### YOUR INSTRUCTIONS
Which lines hold the word "scene"? Show each of them.

### DATA SECTION
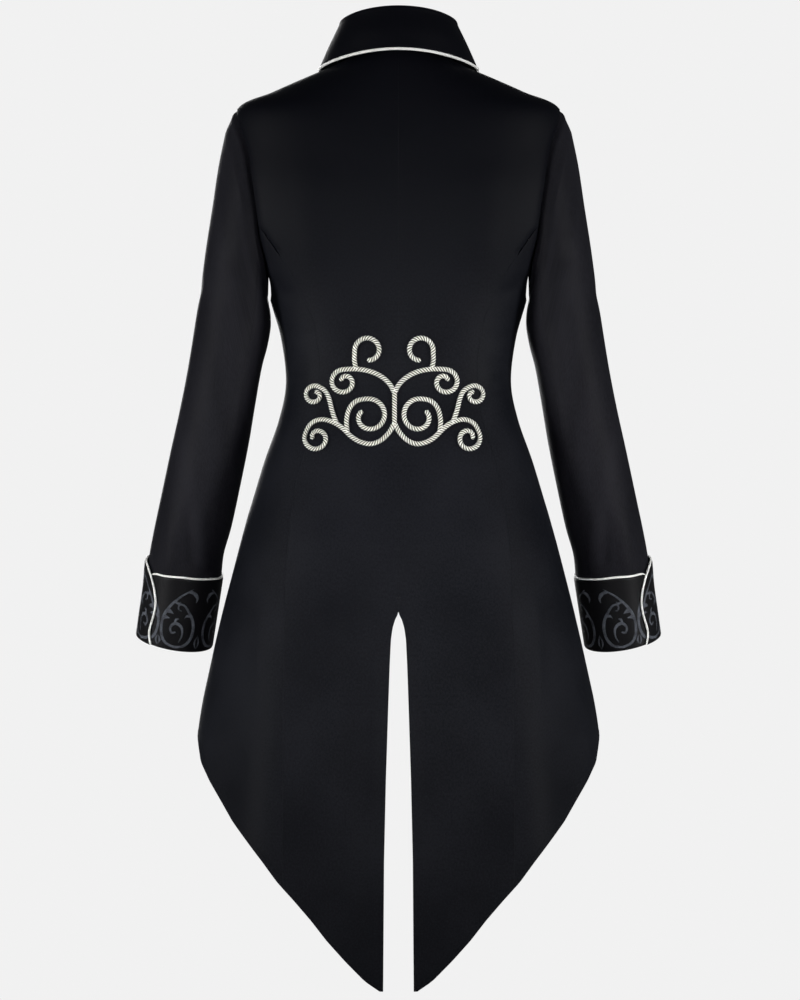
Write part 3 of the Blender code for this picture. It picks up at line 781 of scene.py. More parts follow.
def mesh_of(name: str, work: bmesh.types.BMesh) -> bpy.types.Object:
    """Put a finished bmesh in the scene.

    Args:
        name: Name of the object.
        work: The bmesh, which is freed.

    Returns:
        The object.
    """
    mesh = bpy.data.meshes.new(name)
    work.to_mesh(mesh)
    work.free()
    return hang(name, mesh)


class Workroom:
    """The finishes, made once, and the calls that turn grids into pieces of the coat."""

    def __init__(self) -> None:
        """Make every finish."""
        self.cloth = CoatCloth().make()
        # The sleeves take a lighter copy of the coat's satin, painted light where the sleeves show brighter, with no
        # painted shade at the shoulders.
        self.sleeve_cloth_painted_lighter = CoatCloth("sleeve_satin_painted_lighter", (0.0104, 0.0102, 0.0134), (0.0030, 0.0030, 0.0046),
                                      shoulder_shade_share=0.0).make()
        self.lining = LiningSatin().make()
        self.brocade = CuffBrocade().make()
        self.piping = PipingCord().make()
        self.braid = BraidYarn().make()
        self.button = ButtonResin().make()
        self.thread = SewingThread().make()

    def grid(self, name: str, points: np.ndarray, cut: np.ndarray, outward: np.ndarray | None = None,
             shades: dict[str, np.ndarray] | None = None, closed: bool = False) -> bpy.types.Object:
        """A grid of cloth or cord, laid on rows of points.

        Args:
            name: Name of the piece.
            points: Rows of points in millimetres.
            cut: Place of each point on the flat cut, in millimetres.
            outward: Outward normals, or none where the mesh is closed and finds them itself.
            shades: Numbers that a finish reads at each point, by name.
            closed: Whether the rows close round and both ends are drawn together.

        Returns:
            The piece.
        """
        rows, columns = points.shape[:2]
        work = bmesh.new()
        bmesh.ops.create_grid(work, x_segments=columns - 1, y_segments=rows - 1, size=1.0)
        layers = {key: work.verts.layers.float.new(key) for key in (shades or {})}
        chart = work.loops.layers.uv.new("cut")
        places = {}
        for vertex in work.verts:
            column = round((vertex.co.x + 1) / 2 * (columns - 1))
            row = round((1 - vertex.co.y) / 2 * (rows - 1))
            places[vertex.index] = (row, column)
        for vertex in work.verts:
            row, column = places[vertex.index]
            vertex.co = Vector(points[row, column] * MM)
            for key, layer in layers.items():
                vertex[layer] = float(shades[key][row, column])
        for face in work.faces:
            face.smooth = True
            for loop in face.loops:
                row, column = places[loop.vert.index]
                loop[chart].uv = cut[row, column] * MM
        if outward is not None:
            work.normal_update()
            facing = sum(face.normal.dot(Vector(outward[places[face.verts[0].index]])) for face in work.faces)
            if facing < 0:
                bmesh.ops.reverse_faces(work, faces=work.faces)
        if closed:
            bmesh.ops.remove_doubles(work, verts=work.verts, dist=2e-6)
            bmesh.ops.recalc_face_normals(work, faces=work.faces)
        return self.piece(name, work)

    def piece(self, name: str, work: bmesh.types.BMesh) -> bpy.types.Object:
        """A piece of the coat from a finished bmesh.

        Args:
            name: Name of the piece.
            work: The bmesh.

        Returns:
            The piece.
        """
        item = mesh_of(name, work)
        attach(item, "root")
        return item

    def trim(self, item: bpy.types.Object, slot: str, *finishes: bpy.types.Material, node: str = "") -> None:
        """Give a piece its finishes and hide the imported part that it stands for.

        Args:
            item: The piece.
            slot: Not used.
            finishes: Its finishes in order.
            node: Node that it stands for, or nothing.
        """
        for finish in finishes:
            item.data.materials.append(finish)
        if node:
            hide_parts(node)

    def sew(self, item: bpy.types.Object, thickness: float, outer: bpy.types.Material, slot: str, node: str,
            **told: object) -> None:
        """Args:
            item: The cloth.
            thickness: Thickness in millimetres.
            outer: Finish of the outer face and the edges.
            slot: Its slot.
            node: Node that it stands for.
            told: Not used.
        """
        self.trim(item, slot, outer, self.lining, node=node)
        wall = item.modifiers.new("thickness", "SOLIDIFY")
        wall.thickness = thickness * MM
        wall.offset = -1
        wall.material_offset = 1
        wall.material_offset_rim = 0

    def tube(self, name: str, path: np.ndarray, ups: np.ndarray, radius: float, sides: int = 12
             ) -> bpy.types.Object:
        """A round cord with rounded ends along a path.

        Args:
            name: Name of the piece.
            path: Points in millimetres.
            ups: Upward directions at them.
            radius: Radius of the cord.
            sides: Faces round the cord.

        Returns:
            The piece.
        """
        tangents = unit(np.gradient(path, axis=0))
        side = unit(np.cross(tangents, ups))
        above = np.cross(side, tangents)
        lengths = run(path)
        ends = np.minimum(lengths, lengths[-1] - lengths)
        size = radius * np.sqrt(np.clip(1 - (1 - np.clip(ends / radius, 0, 1)) ** 2, 0, 1))
        turns = np.linspace(0, 2 * math.pi, sides + 1)
        points = (path[:, None] + side[:, None] * (size[:, None] * np.cos(turns))[..., None]
                  + above[:, None] * (size[:, None] * np.sin(turns))[..., None])
        cut = np.stack(np.broadcast_arrays(radius * turns[None, :], lengths[:, None]), axis=2)
        return self.grid(name, points, cut, closed=True)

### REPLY
Write part 3 of the Blender code for this picture. It picks up at line 781 of scene.py. More parts follow.
    """Put a finished bmesh in the scene.